Aspen Times Staff Report
Aspen, CO Colorado

TELLURIDE, Colo. ” Telluride has won a decade-long legal battle to preserve 572 acres of nearby San Miguel River Valley bottomland from development.

In a strongly worded 6-1 decision released Monday morning, the Colorado Supreme Court declared that Telluride has the constitutional right to condemn land outside its borders, the Telluride Daily Planet reported Monday.

The town has been fighting for 10 years to condemn the land called the “Valley Floor,” a three-mile stretch of pasture and wetlands which lies just downvalley from the town’s border. But landowner Neal Blue argued that a 2004 state law had stripped Telluride of the power to condemn open-space land outside its borders.



The court’s decision, however, refuted Blue’s arguments and overturned that law, which had become known as the Telluride Amendment, the newspaper reported.

In Telluride, the streets rang with the whoops and cheers of residents who’d supported the town’s efforts to condemn the Valley Floor, according to the newspaper, which reported that people hugged on main street, rang cow bells from their cars and celebrated the end of a decade-long saga.




“This has been a long time coming,” Mayor Stu Fraser told a reporter.

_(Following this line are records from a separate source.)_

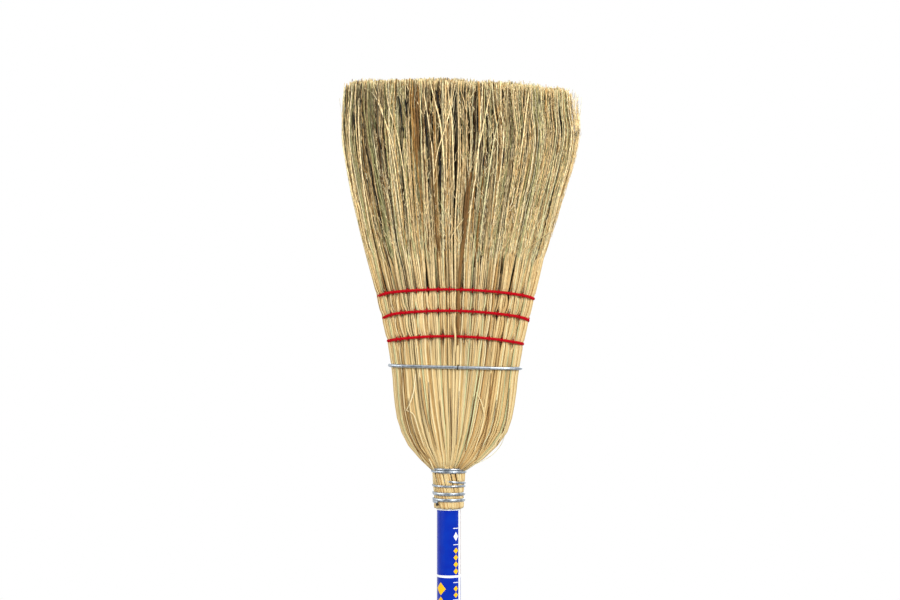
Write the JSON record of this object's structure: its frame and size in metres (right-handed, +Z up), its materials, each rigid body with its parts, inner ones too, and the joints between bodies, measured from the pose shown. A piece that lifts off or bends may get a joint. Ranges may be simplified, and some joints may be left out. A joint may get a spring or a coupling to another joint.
{
  "type": "straw broom",
  "caption": "Corn straw broom with a flat fan head bound by wire and sewn with red twine rows, on a round wooden pole with a printed film sleeve.",
  "frame": {"origin": "centre of the flat on the lower end of the pole, with the broom standing head up as it is stored", "axes": "+Z up the pole to the straw tips, +X across the fan, and the front of the fan faces -Y"},
  "size_m": [0.2762, 0.0584, 1.422],
  "materials": {
    "pole_wood": "turned hardwood under thin clear lacquer",
    "label_film": "glossy printed shrink film",
    "cover_straw": "dried broom corn stalks, smooth and slightly waxy",
    "inner_straw": "dried broom corn stalks, matt",
    "bristle_straw": "dried broom corn fibre, matt, tan to olive",
    "galvanised_wire": "drawn wire with a dull zinc coat",
    "nail_steel": "dark bright-drawn nail",
    "twine_red": "twisted dyed polypropylene twine",
    "thread_red": "twisted dyed sewing twine"
  },
  "bodies": {
    "root": {"handle": "pole_wood", "label_sleeve": "label_film", "front_hurl_cover": "cover_straw", "back_hurl_cover": "cover_straw", "left_shoulder_bundle": "inner_straw", "right_shoulder_bundle": "inner_straw", "core_bundle": "inner_straw", "neck_stalk_ends": "inner_straw", "front_hurl_bristles": "bristle_straw", "back_hurl_bristles": "bristle_straw", "left_shoulder_bristles": "bristle_straw", "right_shoulder_bristles": "bristle_straw", "core_bristles": "bristle_straw", "inner_binding_wire": "galvanised_wire", "binding_wire": "galvanised_wire", "hoop_wire": "galvanised_wire", "hoop_staples": "galvanised_wire", "binding_nails": "nail_steel", "stitch_wrap_1": "twine_red", "stitch_wrap_2": "twine_red", "stitch_wrap_3": "twine_red", "stitch_thread_1": "thread_red", "stitch_thread_2": "thread_red", "stitch_thread_3": "thread_red"}
  },
  "joints": []
}
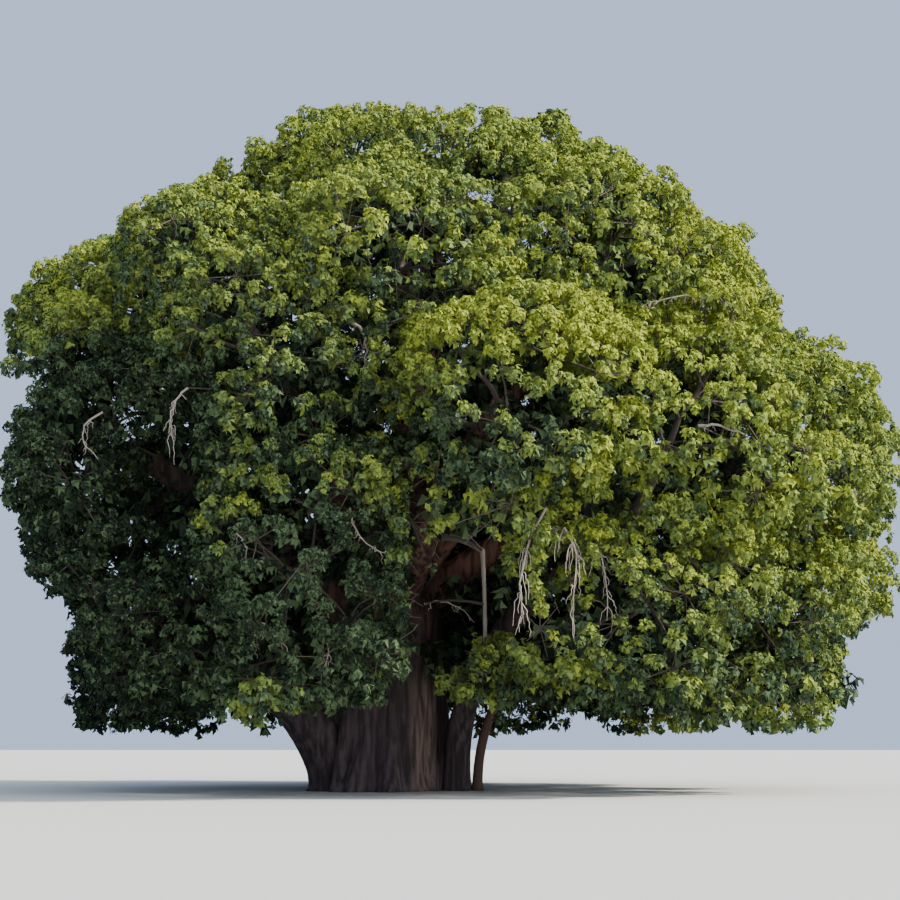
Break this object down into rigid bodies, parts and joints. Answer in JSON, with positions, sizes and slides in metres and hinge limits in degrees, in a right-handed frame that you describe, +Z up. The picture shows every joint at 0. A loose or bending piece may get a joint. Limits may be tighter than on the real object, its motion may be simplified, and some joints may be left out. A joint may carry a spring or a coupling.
{
  "type": "baobab tree",
  "caption": "Broad domed tree in full leaf: a thick furrowed trunk of fused stems, boughs that spread from its fork, and heavy foliage that hangs nearly to the ground.",
  "frame": {"origin": "on the flat cut under the trunk, at ground level, at the middle of the stems' whole foot", "axes": "+Z straight up; -Y towards the side that the picture shows; +X to the right as seen from there, along the crown's widest spread"},
  "size_m": [29.576, 26.8051, 22.2907],
  "materials": {
    "bark": "rough furrowed grey-brown bark, warmer where the sun reaches it",
    "bark_pale": "smooth pale grey bark of thin limbs",
    "leaves_sunny": "soft matt yellow-green leaves in sun",
    "leaves_green": "soft matt mid-green leaves",
    "leaves_shaded": "soft matt dark-green leaves in shade"
  },
  "bodies": {
    "root": {"bough_back": "bark", "bough_back_left": "bark", "bough_back_right": "bark", "bough_front": "bark", "bough_front_left": "bark", "bough_left": "bark", "bough_left_front": "bark", "bough_right": "bark", "bough_right_back": "bark", "bough_right_front": "bark", "bough_upper_back": "bark", "bough_upper_front": "bark", "bough_upper_left": "bark", "bough_upper_right": "bark", "foliage_hanging": "leaves_green", "foliage_middle_back": "leaves_shaded", "foliage_middle_back_left": "leaves_shaded", "foliage_middle_back_right": "leaves_green", "foliage_middle_front": "leaves_sunny", "foliage_middle_front_left": "leaves_green", "foliage_middle_front_right": "leaves_sunny", "foliage_middle_left": "leaves_shaded", "foliage_middle_left_front": "leaves_shaded", "foliage_middle_right": "leaves_sunny", "foliage_middle_right_back": "leaves_green", "foliage_middle_right_front": "leaves_sunny", "foliage_skirt_back": "leaves_shaded", "foliage_skirt_back_left": "leaves_shaded", "foliage_skirt_back_right": "leaves_shaded", "foliage_skirt_front_left": "leaves_green", "foliage_skirt_front_right": "leaves_sunny", "foliage_skirt_left": "leaves_shaded", "foliage_skirt_left_front": "leaves_shaded", "foliage_skirt_right": "leaves_sunny", "foliage_skirt_right_back": "leaves_green", "foliage_skirt_right_front": "leaves_sunny", "foliage_top_back": "leaves_green", "foliage_top_front": "leaves_sunny", "foliage_top_left": "leaves_green", "foliage_top_right": "leaves_sunny", "foliage_upper_back": "leaves_green", "foliage_upper_back_left": "leaves_shaded", "foliage_upper_back_right": "leaves_green", "foliage_upper_front": "leaves_sunny", "foliage_upper_front_left": "leaves_green", "foliage_upper_front_right": "leaves_sunny", "foliage_upper_left": "leaves_green", "foliage_upper_right": "leaves_sunny", "limb_hanging_lower": "bark_pale", "limb_hanging_upper": "bark_pale", "stem_leader": "bark", "stem_left": "bark", "stem_right": "bark", "stem_right_slim": "bark_pale", "trunk": "bark"}
  },
  "joints": []
}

The town raised $50 million to meet a court-ordered price tag for the land as part of the condemnation effort. That money will now likely be transferred from an escrow account into Blue’s coffers, and with that, title will be handed over to Telluride.

Blue’s land corporation, the San Miguel Valley Corporation, is not expected to appeal to the U.S. Supreme Court, the newspaper reported, adding that a town-wide victory party already was in the works.